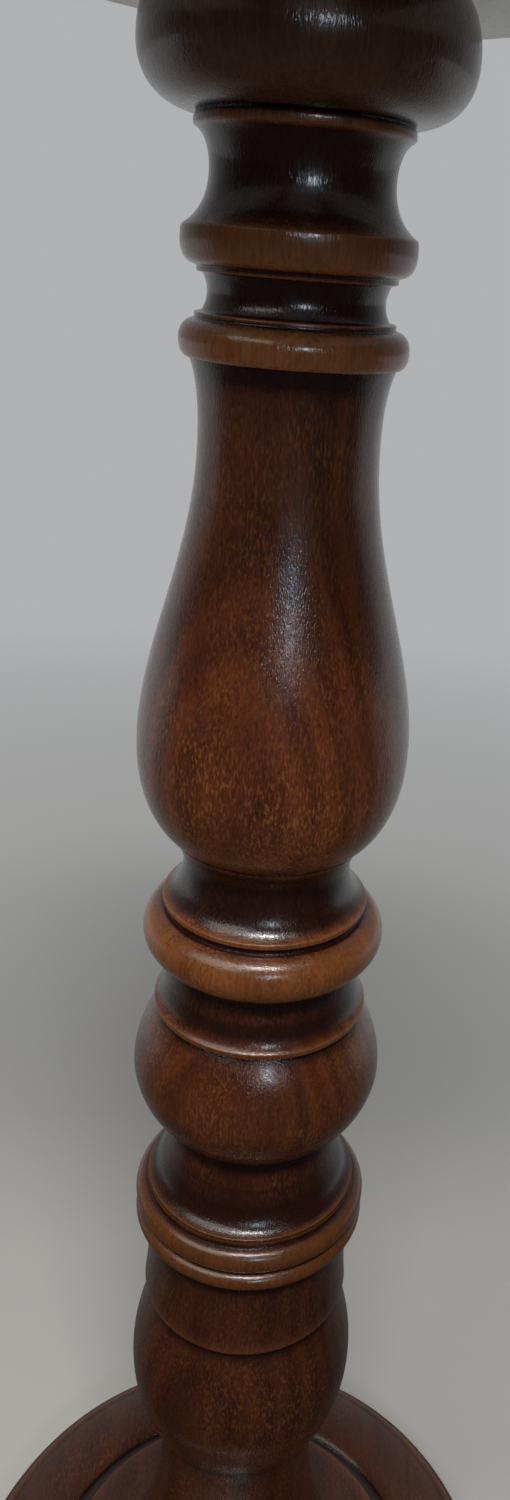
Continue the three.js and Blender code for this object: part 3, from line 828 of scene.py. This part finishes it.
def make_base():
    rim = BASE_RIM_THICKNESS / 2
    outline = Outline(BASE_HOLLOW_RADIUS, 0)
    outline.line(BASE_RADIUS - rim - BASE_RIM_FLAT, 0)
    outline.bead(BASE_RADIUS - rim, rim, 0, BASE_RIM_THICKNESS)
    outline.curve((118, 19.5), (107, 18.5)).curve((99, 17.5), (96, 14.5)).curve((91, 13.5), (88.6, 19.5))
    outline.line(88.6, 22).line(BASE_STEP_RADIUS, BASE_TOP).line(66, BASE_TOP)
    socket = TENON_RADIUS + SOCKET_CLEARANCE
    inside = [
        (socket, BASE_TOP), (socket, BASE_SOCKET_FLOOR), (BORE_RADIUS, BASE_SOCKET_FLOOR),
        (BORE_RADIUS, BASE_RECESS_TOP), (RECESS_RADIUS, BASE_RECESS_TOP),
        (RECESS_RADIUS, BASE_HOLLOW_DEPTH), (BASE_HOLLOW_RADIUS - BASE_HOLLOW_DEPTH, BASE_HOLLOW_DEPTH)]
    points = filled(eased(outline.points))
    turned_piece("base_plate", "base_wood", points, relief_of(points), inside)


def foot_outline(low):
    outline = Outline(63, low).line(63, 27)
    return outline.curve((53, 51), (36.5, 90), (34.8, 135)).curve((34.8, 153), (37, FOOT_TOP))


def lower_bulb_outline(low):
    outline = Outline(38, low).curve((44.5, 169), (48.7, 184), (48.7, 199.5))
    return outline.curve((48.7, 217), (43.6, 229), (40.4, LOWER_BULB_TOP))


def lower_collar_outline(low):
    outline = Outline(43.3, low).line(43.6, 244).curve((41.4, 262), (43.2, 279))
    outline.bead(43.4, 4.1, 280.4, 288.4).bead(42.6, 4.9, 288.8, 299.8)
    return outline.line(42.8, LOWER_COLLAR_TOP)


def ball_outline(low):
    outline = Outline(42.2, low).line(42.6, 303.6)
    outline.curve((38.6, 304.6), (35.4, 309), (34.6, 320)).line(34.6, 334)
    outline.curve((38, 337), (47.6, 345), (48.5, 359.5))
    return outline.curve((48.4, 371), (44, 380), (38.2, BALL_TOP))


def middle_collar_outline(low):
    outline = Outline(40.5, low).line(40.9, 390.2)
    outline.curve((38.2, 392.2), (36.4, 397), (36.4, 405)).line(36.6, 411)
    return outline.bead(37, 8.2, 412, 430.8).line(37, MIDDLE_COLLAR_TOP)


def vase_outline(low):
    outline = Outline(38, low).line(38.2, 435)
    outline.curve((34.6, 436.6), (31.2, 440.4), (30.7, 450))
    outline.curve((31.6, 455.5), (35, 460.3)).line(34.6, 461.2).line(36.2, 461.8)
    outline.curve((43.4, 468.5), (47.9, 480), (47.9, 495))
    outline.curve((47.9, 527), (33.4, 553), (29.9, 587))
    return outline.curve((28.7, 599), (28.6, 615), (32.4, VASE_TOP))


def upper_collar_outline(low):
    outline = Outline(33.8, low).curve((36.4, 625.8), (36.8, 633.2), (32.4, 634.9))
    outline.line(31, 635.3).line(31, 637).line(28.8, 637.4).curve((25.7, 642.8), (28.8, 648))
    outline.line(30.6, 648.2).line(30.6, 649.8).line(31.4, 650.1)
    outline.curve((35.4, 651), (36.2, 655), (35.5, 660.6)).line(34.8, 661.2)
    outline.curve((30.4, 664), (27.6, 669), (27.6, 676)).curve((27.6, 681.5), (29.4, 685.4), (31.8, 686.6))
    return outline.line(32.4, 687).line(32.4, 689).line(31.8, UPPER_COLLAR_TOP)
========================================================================
**AIM OF THE TASK:** Quote every line of the data, word for word.

**ANSWER:**
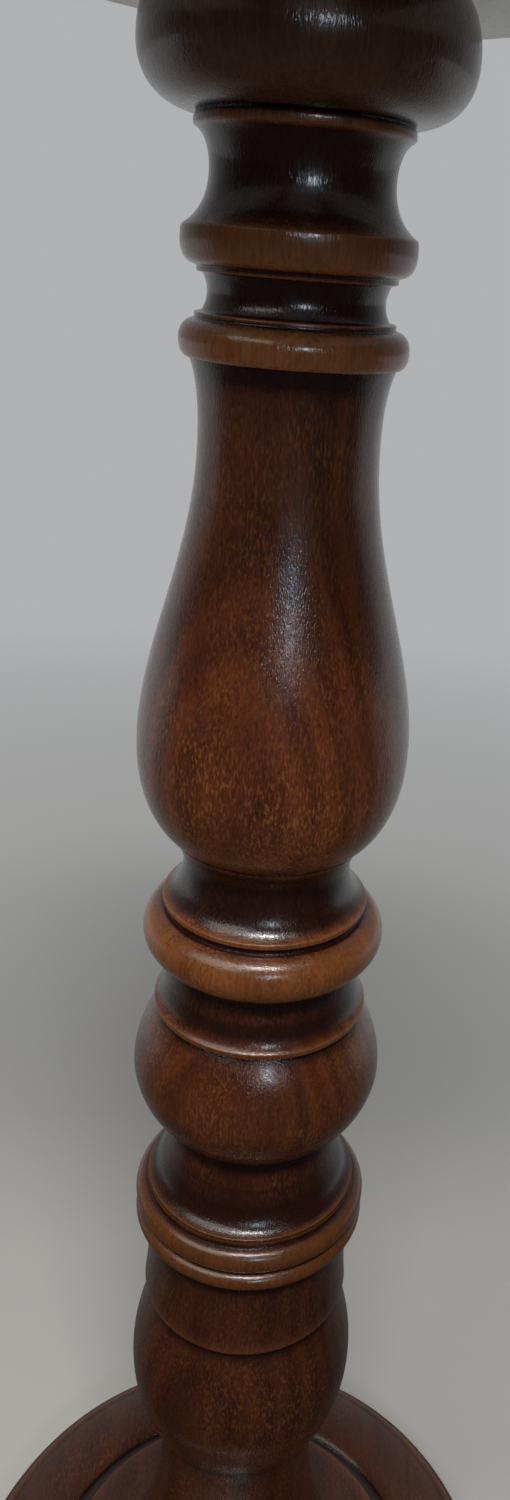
Continue the three.js and Blender code for this object: part 3, from line 828 of scene.py. This part finishes it.
def make_base():
    rim = BASE_RIM_THICKNESS / 2
    outline = Outline(BASE_HOLLOW_RADIUS, 0)
    outline.line(BASE_RADIUS - rim - BASE_RIM_FLAT, 0)
    outline.bead(BASE_RADIUS - rim, rim, 0, BASE_RIM_THICKNESS)
    outline.curve((118, 19.5), (107, 18.5)).curve((99, 17.5), (96, 14.5)).curve((91, 13.5), (88.6, 19.5))
    outline.line(88.6, 22).line(BASE_STEP_RADIUS, BASE_TOP).line(66, BASE_TOP)
    socket = TENON_RADIUS + SOCKET_CLEARANCE
    inside = [
        (socket, BASE_TOP), (socket, BASE_SOCKET_FLOOR), (BORE_RADIUS, BASE_SOCKET_FLOOR),
        (BORE_RADIUS, BASE_RECESS_TOP), (RECESS_RADIUS, BASE_RECESS_TOP),
        (RECESS_RADIUS, BASE_HOLLOW_DEPTH), (BASE_HOLLOW_RADIUS - BASE_HOLLOW_DEPTH, BASE_HOLLOW_DEPTH)]
    points = filled(eased(outline.points))
    turned_piece("base_plate", "base_wood", points, relief_of(points), inside)


def foot_outline(low):
    outline = Outline(63, low).line(63, 27)
    return outline.curve((53, 51), (36.5, 90), (34.8, 135)).curve((34.8, 153), (37, FOOT_TOP))


def lower_bulb_outline(low):
    outline = Outline(38, low).curve((44.5, 169), (48.7, 184), (48.7, 199.5))
    return outline.curve((48.7, 217), (43.6, 229), (40.4, LOWER_BULB_TOP))


def lower_collar_outline(low):
    outline = Outline(43.3, low).line(43.6, 244).curve((41.4, 262), (43.2, 279))
    outline.bead(43.4, 4.1, 280.4, 288.4).bead(42.6, 4.9, 288.8, 299.8)
    return outline.line(42.8, LOWER_COLLAR_TOP)


def ball_outline(low):
    outline = Outline(42.2, low).line(42.6, 303.6)
    outline.curve((38.6, 304.6), (35.4, 309), (34.6, 320)).line(34.6, 334)
    outline.curve((38, 337), (47.6, 345), (48.5, 359.5))
    return outline.curve((48.4, 371), (44, 380), (38.2, BALL_TOP))


def middle_collar_outline(low):
    outline = Outline(40.5, low).line(40.9, 390.2)
    outline.curve((38.2, 392.2), (36.4, 397), (36.4, 405)).line(36.6, 411)
    return outline.bead(37, 8.2, 412, 430.8).line(37, MIDDLE_COLLAR_TOP)


def vase_outline(low):
    outline = Outline(38, low).line(38.2, 435)
    outline.curve((34.6, 436.6), (31.2, 440.4), (30.7, 450))
    outline.curve((31.6, 455.5), (35, 460.3)).line(34.6, 461.2).line(36.2, 461.8)
    outline.curve((43.4, 468.5), (47.9, 480), (47.9, 495))
    outline.curve((47.9, 527), (33.4, 553), (29.9, 587))
    return outline.curve((28.7, 599), (28.6, 615), (32.4, VASE_TOP))


def upper_collar_outline(low):
    outline = Outline(33.8, low).curve((36.4, 625.8), (36.8, 633.2), (32.4, 634.9))
    outline.line(31, 635.3).line(31, 637).line(28.8, 637.4).curve((25.7, 642.8), (28.8, 648))
    outline.line(30.6, 648.2).line(30.6, 649.8).line(31.4, 650.1)
    outline.curve((35.4, 651), (36.2, 655), (35.5, 660.6)).line(34.8, 661.2)
    outline.curve((30.4, 664), (27.6, 669), (27.6, 676)).curve((27.6, 681.5), (29.4, 685.4), (31.8, 686.6))
    return outline.line(32.4, 687).line(32.4, 689).line(31.8, UPPER_COLLAR_TOP)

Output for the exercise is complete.